All in all I'm pretty happy with where I am right now in my running.  This year is really lining up to be my fastest ever ... and I'm almost 45 years old.    But it's not all about race times, and fast training runs.  They just provide benchmarks and validation to an extent.  More than anything, I just really enjoy the "journey".  I love being able to wake up everyday and do something that most of the world cannot do, or chooses not to do.  I've learned a lot, and still have a lot more to learn.  But hopefully, with experience as my guide, I'll be able to write a similar post five years from now with my best races at 50!  Hmm, we'll see.  Have a great weekend!
... be great today!


  1. Excellence is achieved by those who go out and get it. This is something you are achieving. Well done!

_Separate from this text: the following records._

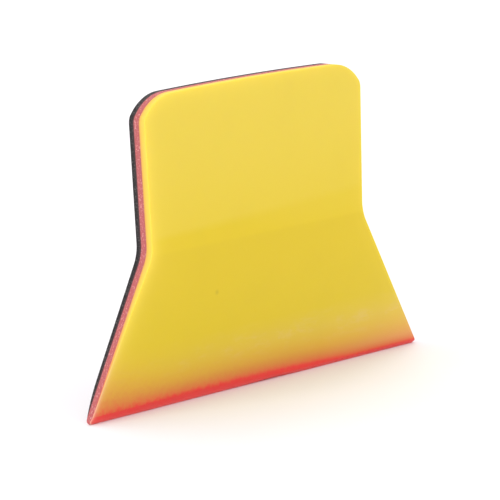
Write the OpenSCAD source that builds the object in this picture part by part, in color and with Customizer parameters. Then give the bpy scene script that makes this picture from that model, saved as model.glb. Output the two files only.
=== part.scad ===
// Three-ply squeegee applicator, standing upright on its blade edge.
// X runs along the blade, Z runs up from the edge, and the front face looks towards -Y.
// The thickness is centred on Y = 0.

/* [Outline] */
// Length of the blade edge
blade_width = 120; // [100:1:140]
// Height from the blade edge to the top of the crown
total_height = 79; // [70:1:90]
// Height of the waist, where the flare meets the handle
neck_height = 39; // [32:1:44]
// Width of the handle at the waist
waist_width = 76.5; // [64:0.5:84]
// Width of the handle at its top, before the corners are rounded
top_width = 78.5; // [66:0.5:86]
// Radius that blends each waist corner
waist_radius = 10; // [4:1:16]
// Radius of the two top corners
corner_radius = 11.8; // [6:0.2:14]
// How far each corner circle reaches past the side of the handle
corner_overrun = 1.4; // [0:0.1:2]
// Rise of the top edge from its ends to its middle
crown = 0.7; // [0.3:0.1:2]
// Radius of the two ends of the blade edge
tip_radius = 0.8; // [0.4:0.1:1.5]

/* [Plies] */
// Thickness of the soft front ply
front_ply_t = 2.1; // [1.6:0.1:2.4]
// Thickness of the firm core ply
core_ply_t = 1.8; // [1.6:0.1:2.4]
// Thickness of the back ply
back_ply_t = 1.7; // [1.5:0.1:2.4]

/* [Taper] */
// Depth of the straight front taper where it reaches the edge
front_taper = 2.15; // [1.9:0.05:2.2]
// Depth of the straight back taper where it reaches the edge
back_taper = 0.75; // [0.4:0.05:0.9]
// Height at which the front starts to round over to the edge
front_nose_height = 2.6; // [2:0.1:3]
// Radius of the front round-over
front_nose_radius = 5; // [4.6:0.2:8]
// Height at which the back starts to round over to the edge
back_nose_height = 10; // [8:0.5:10.5]
// Radius of the back round-over
back_nose_radius = 38; // [36:1:60]

/* [Hidden] */
$fn = 360;

// Segments on the widest, flattest arcs
fine_fn = 1440;

// Distance by which a cutting shape overshoots what it cuts
over = 1;

// Distance by which a blending arc crosses the sides it blends, so that it meets them cleanly
bite = 0.005;

thickness = front_ply_t + core_ply_t + back_ply_t;
front_y = -thickness / 2;
core_y = front_y + front_ply_t;
back_ply_y = core_y + core_ply_t;
back_y = thickness / 2;

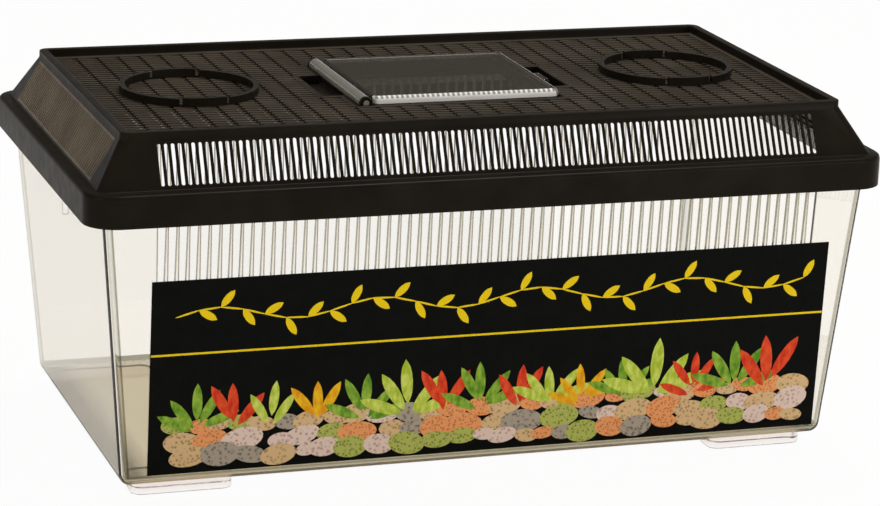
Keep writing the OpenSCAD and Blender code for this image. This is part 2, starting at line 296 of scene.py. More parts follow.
def joined(objs, name):
    deselect()
    for obj in objs:
        obj.select_set(True)
    bpy.context.view_layer.objects.active = objs[0]
    if len(objs) > 1:
        bpy.ops.object.join()
    objs[0].name = objs[0].data.name = name
    return objs[0]


def block(name, low, high):
    """A starting block between two corners."""
    deselect()
    bpy.ops.mesh.primitive_cube_add(size=1)
    obj = bpy.context.object
    obj.name = obj.data.name = name
    size = Vector(high) - Vector(low)
    middle = (Vector(high) + Vector(low)) / 2
    return placed(obj, Matrix.Translation(middle) @ Matrix.Diagonal((*size, 1)))


def lofted(name, loops, segments=6, ring=False):
    """Draws a body up through rounded rectangles: length, width, corner radius, height and the
    middle's x. The last outline gets a face. The first one stays open, and so does a ring's
    seam, because the extrusion renumbers the vertices that the first outline is picked by."""
    loops = [(*loop, 0)[:5] for loop in loops]
    l, w, r, z, x = loops[0]
    deselect()
    bpy.ops.mesh.primitive_plane_add(size=1)
    obj = bpy.context.object
    obj.name = obj.data.name = name
    placed(obj, Matrix.Translation((x, 0, z)) @ Matrix.Diagonal((l, w, 1, 1)))
    edit(obj)
    pick_all()
    bpy.ops.mesh.bevel(offset=r, segments=segments, affect="VERTICES", offset_type="OFFSET")
    bpy.ops.mesh.select_mode(type="FACE")
    pick_all()
    bpy.ops.mesh.delete(type="ONLY_FACE")
    bpy.ops.mesh.select_mode(type="VERT")
    pick_all()
    first = chosen(obj)
    for l1, w1, r1, z1, x1 in loops[1:]:
        extrude(z1 - z)
        now = {v.index: v.co.copy() for v in bmesh.from_edit_mesh(obj.data).verts if v.select}
        for sx in (-1, 1):
            for sy in (-1, 1):
                corner = {i for i, co in now.items() if (co.x - x) * sx > 0 and co.y * sy > 0}
                old = Vector((x + sx * (l / 2 - r), sy * (w / 2 - r), z1))
                new = Vector((x1 + sx * (l1 / 2 - r1), sy * (w1 / 2 - r1), z1))
                pick_these(obj, corner)
                bpy.ops.transform.resize(value=(r1 / r, r1 / r, 1), center_override=old)
                bpy.ops.transform.translate(value=new - old)
        l, w, r, z, x = l1, w1, r1, z1, x1
        pick_these(obj, set(now))
    last = chosen(obj)
    if ring:
        pick_these(obj, first | last)
        mesh = bmesh.from_edit_mesh(obj.data)
        for edge in mesh.edges:
            edge.select_set(len(edge.link_faces) == 1)
        bmesh.update_edit_mesh(obj.data)
        bpy.ops.mesh.bridge_edge_loops()
    else:
        bpy.ops.mesh.edge_face_add()
        pick_these(obj, first)
        bpy.ops.mesh.edge_face_add()
    leave()
    return recalculated(obj)


def flattened(obj, indices, axis, value):
    """Moves vertices onto one plane."""
    scale = [1.0, 1.0, 1.0]
    centre = [0.0, 0.0, 0.0]
    scale[axis], centre[axis] = 0.0, value
    pick_these(obj, indices)
    bpy.ops.transform.resize(value=scale, center_override=centre)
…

    Green with envy of your training. Maybe someday that type of training I might find.

    Thanks c2iowa

  2. you need to give yourself more credit - you are a success. You ran the Boston marthon, which makes you better than 99% of runners out there. And you work harder than any runner that I know except for professional runners lol.

  3. You're obviously doing something right. At your age you're supposed to be starting to slow especially if you've been running for some time. Setting PRs in your 40s is definitely something to be proud of.

  4. Thanks Nelly - you're always a huge encouragement!

  5. Great post, Jim! Inspiring and reminds me I should go roll.

  6. It's great to follow your accomplishments. At 44, I just started "racing" again after taking 26 years off. Reading your blog makes me feel like there might be some hope for me yet.